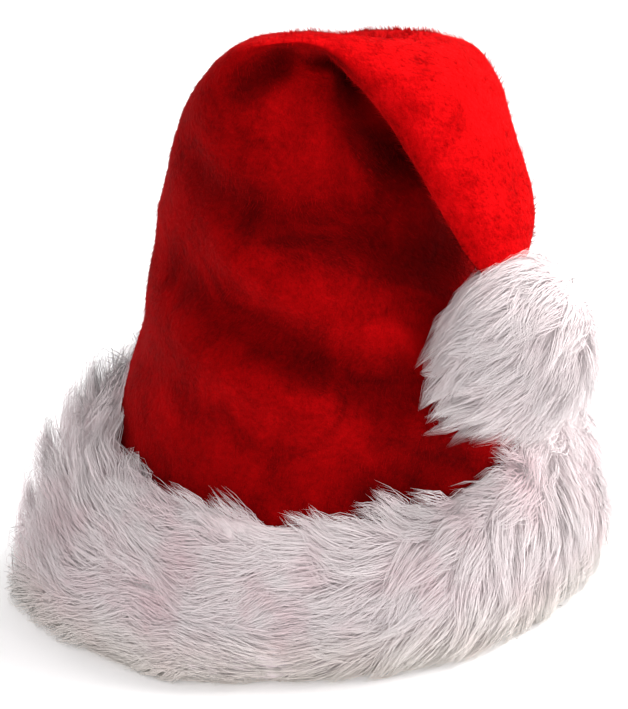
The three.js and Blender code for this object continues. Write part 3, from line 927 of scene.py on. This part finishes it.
def cuff_flow(spots):
    """The way that the fur is combed at each root, its lift and length, and how spiky its locks are."""
    angles = np.arctan2(spots["root"][:, 1], spots["root"][:, 0])
    clockwise, up, lift, length, spiky = np.moveaxis(round_table(CUFF_COMBED, angles), -1, 0)
    edge = np.clip((spots["rise"] - TOP_EDGE) / (1 - TOP_EDGE), 0, 1)
    foot = np.clip(1 - spots["rise"] / FOOT, 0, 1)
    wispy = edge * np.clip(2.5 * smooth_noise(spots["root"], WISPS_GRAIN, 21), 0, 1)
    up = up + edge * 0.5 - foot * 0.3 + wispy
    swirl = smooth_noise(spots["root"], SWIRL_GRAIN, 7) * 1.1
    round_share, up_share = clockwise - swirl * up, up + swirl * clockwise
    flow = spots["round"] * round_share[:, None] + spots["along"] * up_share[:, None]
    smooth_edge = edge * (1 - spiky)
    lift = lift * (1 - 0.45 * smooth_edge) * (1 + 0.4 * wispy)
    length = length * MM * (1 - 0.3 * smooth_edge) * (1 + 0.4 * wispy)
    return unit(flow), lift, length, spiky


# %% [markdown]
# ## Locks, wisps and hairs
# One hair differs little from the next, but locks differ much. So the fur is grown on three levels, each with
# a little chance of its own: locks first, then wisps that are pulled to their lock, then hairs that are
# pulled to their wisp. Where the coat is spiky the pull is stronger, and the locks end in points.

# %% Locks, wisps and hairs
# how far a wisp is pulled to its lock and a hair to its wisp, where the fur is smooth and where it is spiky
LOCK_PULL = (0.72, 0.98)
WISP_PULL = (0.72, 0.93)
LOCK_CHANCE, WISP_CHANCE, HAIR_CHANCE = 0.3, 0.22, 0.16  # how far each strays from the combed way
SHORTEST = 0.62  # the shortest hairs against the longest
TIPS_APART = 0.45 * MM
FUR_SOFTNESS = 0.85


def bundle(spots, flow_of, sag, rng, spread):
    """Paths for one level of the fur, each a little different from its neighbours, and how spiky they are."""
    flows, lifts, lengths, spiky = flow_of(spots)
    count = len(flows)
    sideways = np.cross(spots["out"], flows)
    flows = unit(flows + sideways * rng.normal(0, spread, count)[:, None])
    lifts = lifts * rng.uniform(0.5, 1.3, count)
    lengths = lengths * rng.uniform(0.72, 1.12, count)
    waves = rng.normal(0, 0.09, count)
    return hair_paths(spots["root"], spots["out"], flows, lengths, lifts, sag, waves), spiky


def pulled(paths, spiky, parents, owner, pulls):
    """Hairs gathered to their owners, by the first pull where the fur is smooth and the second where spiky."""
    return gathered(paths, parents, owner, (pulls[0] + (pulls[1] - pulls[0]) * spiky)[:, None, None])


def grow_fur(names, roots_of, flow_of, counts, sag, width, clear, seed, part_of):
    """Locks hold wisps and wisps hold hairs. The hairs are joined in one piece for each name."""
    rng = np.random.default_rng(seed)
    locks, wisps, hairs = (roots_of(count, rng) for count in counts)
    lock_paths, _ = bundle(locks, flow_of, sag, rng, LOCK_CHANCE)
    wisp_paths, spiky = bundle(wisps, flow_of, sag, rng, WISP_CHANCE)
    wisp_paths = pulled(wisp_paths, spiky, lock_paths, nearest_of(wisps["root"], locks["root"]), LOCK_PULL)
    paths, spiky = bundle(hairs, flow_of, sag, rng, HAIR_CHANCE)
    owner = nearest_of(hairs["root"], wisps["root"])
    paths = pulled(paths, spiky, wisp_paths, owner, WISP_PULL)
    short = rng.uniform(SHORTEST, 1.0, len(paths)) ** 0.8
    paths = paths[:, :1] + (paths - paths[:, :1]) * short[:, None, None]
    paths[:, -1] += rng.normal(0, TIPS_APART, (len(paths), 3)) * (1 - 0.85 * spiky)[:, None]
    paths = kept_off(paths, clear)
    widths = rng.uniform(0.75, 1.25, len(paths)) * width
    tones = rng.normal(0.5, 0.2, len(paths)) + rng.uniform(-0.3, 0.3, len(wisp_paths))[owner]
    tones = np.clip(tones, 0, 1)
    part = part_of(paths[:, 0])
    pieces = []
    for k, name in enumerate(names):
        own = part == k
        outs = hairs["out"][own]
        pieces.append(hair_mesh(name, paths[own], outs, widths[own], tones[own], FUR_SOFTNESS))
    return pieces


# %% [markdown]
# ## Relief under the locks
# Between the locks one sees down to the backing. A smooth backing would look like a bald band there, so it is
# raised under each lock and sunk between them, along the same paths.


# %% Relief of the backing
def relief(piece, roots_of, flow_of, count, seed, height, half):
    """Soft ridges on the backing, along the locks that will lie on it."""
    locks = roots_of(count, np.random.default_rng(seed))
    flows, _, lengths, _ = flow_of(locks)
    flat = hair_paths(locks["root"], locks["out"], flows, lengths, np.zeros(count), 0.0, np.zeros(count))
    tree = KDTree(flat.shape[0] * flat.shape[1])
    for i, spot in enumerate(flat.reshape(-1, 3)):
        tree.insert(spot, i)
    tree.balance()
    points, ways = points_of(piece.data), normals_of(piece.data)
    far = np.array([tree.find(point)[2] for point in points])
    rise = height * (np.clip(1 - (far / half) ** 2, 0, 1) - 0.5)
    rise += smooth_noise(points, 20 * MM, 3) * 0.4 * height
    rise *= points[:, 2] > 2 * MM
    points += ways * rise[:, None]
    points[:, 2] = np.maximum(points[:, 2], 0)
    piece.data.vertices.foreach_set("co", points.astype(np.float32).ravel())
    piece.data.update()
    print(piece.name, "relief in mm:", round(rise.min() / MM, 2), "to", round(rise.max() / MM, 2))


LOCKS_ON_CUFF = 560
RIDGE_HEIGHT = 2.0 * MM
RIDGE_HALF = 5.5 * MM
relief(backing, cuff_roots, cuff_flow, LOCKS_ON_CUFF, 11, RIDGE_HEIGHT, RIDGE_HALF)


# %% Cuff fur: grown in three pieces
def third_round(roots):
    """Which third of the cuff a root is in, from the front by way of the right."""
    angles = np.arctan2(roots[:, 1], roots[:, 0]) + np.radians(150)
    return np.floor((angles % (2 * np.pi)) / (2 * np.pi / 3)).astype(int)


cuff_pieces = grow_fur(
    ["cuff_fur_front", "cuff_fur_right", "cuff_fur_left"],
    cuff_roots,
    cuff_flow,
    counts=(LOCKS_ON_CUFF, 3800, 33000),
    sag=0.05,
    width=0.34 * MM,
    clear=0.8 * MM,
    seed=11,
    part_of=third_round,
)
for piece in cuff_pieces:
    piece.data.materials.append(cuff_fur)
    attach(piece, "root")

# %% [markdown]
# ## Pompom
# The pompom is a stuffed ball of the same fur, sewn on the tail's tip. Its hair parts at the right and is
# combed away from there, so that its tips stand out to the left and below. A ball with many faces, drawn out
# downwards and raised under its locks, carries the hair.

# %% Pompom ball
POMPOM_RADIUS = 30 * MM
POMPOM_STRETCH = 1.26
POMPOM_PARTING = unit(np.array([0.95, -0.12, 0.3]))
POMPOM_HAIR = 27 * MM
BALL_SHARE, HAIR_ROOTS_SHARE = 0.94, 0.9  # the ball's surface and the roots inside it, against the radius
low, high = (np.array(corner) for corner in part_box("pompom"))
pompom_middle = low + (high - low) * np.array([0.54, 0.5, 0.505])

bpy.ops.object.select_all(action="DESELECT")
bpy.ops.mesh.primitive_ico_sphere_add(subdivisions=5, radius=POMPOM_RADIUS * BALL_SHARE)
ball = bpy.context.object
ball.name = "pompom_ball"
bpy.ops.object.mode_set(mode="EDIT")
bpy.ops.mesh.select_all(action="SELECT")
bpy.ops.transform.resize(value=(1, 1, POMPOM_STRETCH))
bpy.ops.transform.translate(value=tuple(pompom_middle))
bpy.ops.object.mode_set(mode="OBJECT")
bpy.ops.object.shade_smooth()
ball.data.materials.append(fur_backing)
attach(ball, "root")
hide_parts("pompom")
print("pompom middle:", tuple(round(x, 4) for x in pompom_middle))


# %% Pompom fur
def pompom_roots(count, rng):
    """Roots spread evenly over the ball."""
    ways = unit(rng.normal(0, 1, (count, 3)))
    roots = pompom_middle + ways * np.array([1, 1, POMPOM_STRETCH]) * POMPOM_RADIUS * HAIR_ROOTS_SHARE
    return {"root": roots, "out": ways}


def pompom_flow(spots):
    """Away from the parting, round the ball, and straight out on its far side."""
    outs = spots["out"]
    swirl = smooth_noise(spots["root"], 22 * MM, 9)[:, None] * 0.8
    near = (outs * POMPOM_PARTING).sum(1)
    away = -POMPOM_PARTING + near[:, None] * outs
    standing = outs * 0.6 * smooth_step(0.3, 1.0, -near)[:, None]
    flow = away + np.cross(outs, away) * swirl + standing - 0.3 * UP
    lift = 0.7 + 0.5 * (near > 0.6)
    spiky = smooth_step(-0.1, 0.8, -near)
    return unit(flow), lift, POMPOM_HAIR * (1 - 0.15 * np.clip(near, -1, 1)), spiky


LOCKS_ON_POMPOM = 190
relief(ball, pompom_roots, pompom_flow, LOCKS_ON_POMPOM, 23, RIDGE_HEIGHT, RIDGE_HALF)
pompom_pieces = grow_fur(
    ["pompom_fur"],
    pompom_roots,
    pompom_flow,
    counts=(LOCKS_ON_POMPOM, 1300, 11500),
    sag=0.12,
    width=0.34 * MM,
    clear=1.0 * MM,
    seed=23,
    part_of=lambda roots: np.zeros(len(roots), int),
)
for piece in pompom_pieces:
    piece.data.materials.append(pompom_fur)
    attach(piece, "root")

# %% [markdown]
# ## Pile on the crown
# The plush's pile is only three or four millimetres long, but it makes the fuzzy edge of the tail and the
# mottled light on the front. Short spikes stand all over the outer side and are swirled in patches. They lean
# up on the tail, where they are also longer and stand higher, and down on the rest.

# %% Crown pile
PILE_COUNT = 44000
PILE_LENGTH = 3.2 * MM
PILE_WIDTH = 0.42 * MM
PILE_SOFTNESS = 0.6
ON_TAIL = 0.6  # the nap above which a root counts as on the tail


def cloth_roots(mesh, count, rng):
    """Roots spread evenly over the cloth's outer side, by the areas of its faces."""
    side = values_of(mesh, "outside")
    mesh.calc_loop_triangles()
    corners = np.empty(len(mesh.loop_triangles) * 3, np.int32)
    mesh.loop_triangles.foreach_get("vertices", corners)
    corners = corners.reshape(-1, 3)
    corners = corners[side[corners].min(1) > 0.5]
    a, b, c = (points_of(mesh)[corners[:, k]] for k in range(3))
    areas = np.linalg.norm(np.cross(b - a, c - a), axis=1)
    chosen = rng.choice(len(corners), count, p=areas / areas.sum())
    u, v = rng.random((2, count))
    u, v = np.where(u + v > 1, 1 - u, u)[:, None], np.where(u + v > 1, 1 - v, v)[:, None]
    roots = a[chosen] + (b - a)[chosen] * u + (c - a)[chosen] * v
    corner = corners[chosen, 0]
    return roots, normals_of(mesh)[corner], values_of(mesh, "nap_and_painted_light")[corner]


def crown_pile():
    """One piece with all the pile, and with each hair the nap value, which also paints its light and shade."""
    rng = np.random.default_rng(41)
    roots, outs, nap_and_painted_light = cloth_roots(crown_plush.data, PILE_COUNT, rng)
    down = -UP + (outs @ UP)[:, None] * outs
    on_tail = nap_and_painted_light > ON_TAIL
    down *= np.where(on_tail, -1, 1)[:, None]
    side = np.cross(outs, down)
    swirl = smooth_noise(roots, 30 * MM, 12) * 1.4 + smooth_noise(roots, 9 * MM, 13) * 0.6
    flow = unit(down + side * (swirl + rng.normal(0, 0.25, len(roots)))[:, None] + outs * 0.02)
    lean = 0.35 + smooth_noise(roots, 14 * MM, 14) * 0.3 + rng.normal(0, 0.15, len(roots))
    lean = np.clip(lean, 0.1, 1.0) + 0.3 * on_tail
    long = PILE_LENGTH * (1 + 0.4 * on_tail) * rng.uniform(0.6, 1.2, len(roots))
    tips = roots + unit(flow + outs * lean[:, None]) * long[:, None]
    paths = np.stack([roots - outs * 0.3 * MM, tips], 1)
    widths = rng.uniform(0.7, 1.3, len(roots)) * PILE_WIDTH
    pile = hair_mesh("crown_pile", paths, outs, widths, rng.random(len(roots)), PILE_SOFTNESS)
    layer = pile.data.attributes.new("nap_and_painted_light", "FLOAT", "POINT")
    layer.data.foreach_set("value", np.repeat(nap_and_painted_light, len(pile.data.vertices) // len(roots)))
    return pile


pile = crown_pile()
pile.data.materials.append(plush_material("red_plush_pile", tip_highlight=0.3))
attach(pile, "root")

○ ○ ○ ○ ○

*The problem:*
Look through the material above and work out how many of its lines contain "three". State the number only.

*Response to this exercise:*
4